As with just about every topic on this forum, YMMV, especially if/when filtered through your own personal bias lens.

Was that 'serious' enough? Hope so, because I will now go back to taking very little about bikes all that seriously. Deal with it. ;)
 
*You must spread some Reputation around before giving it to Smithhammer again.*

IMO, which means virtually nothing as the vast vast majority of my fat bike time has been on 2 fat bikes (Framed MN 2.2 and On-One fatty Trail w/ a 485 a-c carbon fork), shorter chainstays with a longer front end is better than longer chain stays with a shorter front end... in the snow.
 
Actually the biggest annoyance to me is the FRONT end of the bike trenching out or suddenly sinking into the trail, stopping all forward progress.

I don't really have a strong enough opinion on chainstay length to feel it's worth it to convince others to share my view...so I really can't comment on that matter.
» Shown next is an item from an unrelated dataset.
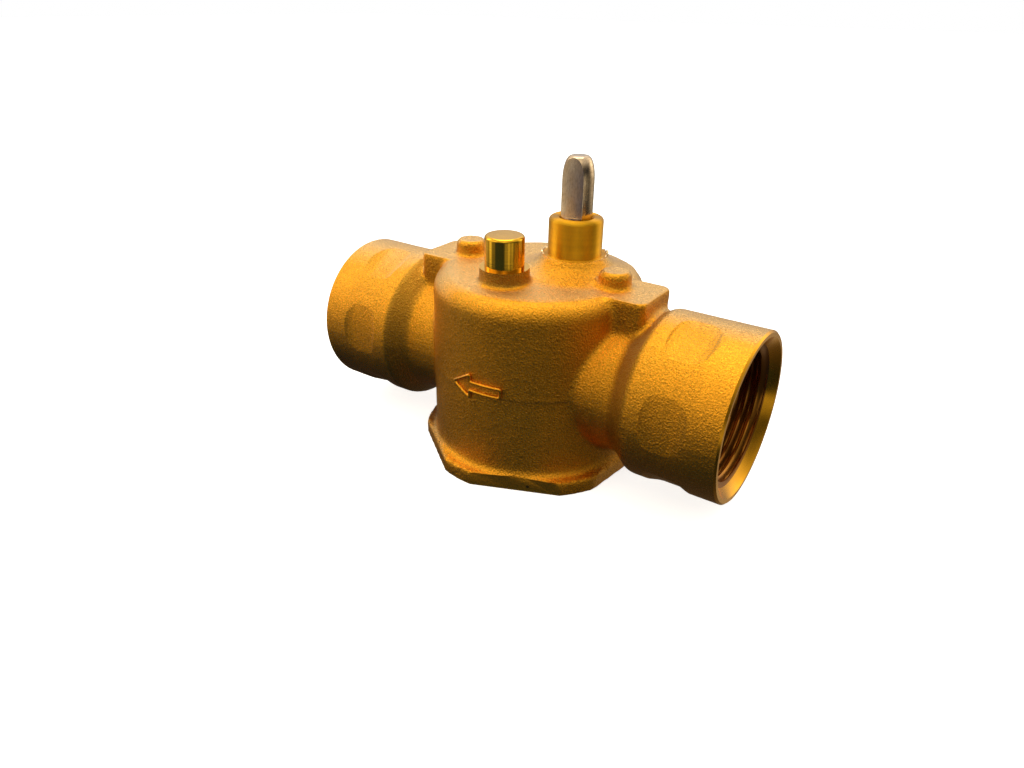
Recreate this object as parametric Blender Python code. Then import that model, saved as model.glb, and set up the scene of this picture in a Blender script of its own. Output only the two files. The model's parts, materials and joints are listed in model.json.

But if I had to choose one end of the bike to sink and stop, it would be the rear.
I'm trying to imagine how the front would sink in before the rear. The only logical explanation is you're riding some sort of fat pennyfarthing.
 
Careful - I just received a red chiclet from someone (who hasn't contributed a single post to this thread), telling me I'm not taking this thread seriously enough for their liking.
This made me laugh out loud :)

Last time I got a red chiclet, it was from someone who thought a joke was real; an unnamed dude from Utah.

What makes this entire conversation ridiculous is the idea that we expect a bicycle with a footprint smaller than a snowshoe, to support our stoopid arses as we trundle along a trail at half the speed we could hike.

Really people, does this not figure into your thinking?

I enjoy the challenge of biking in soft snow, but packed snow is the only snow riding that makes sense. If I needed to do some serious backcountry travel, I'd get skis or snowshoes.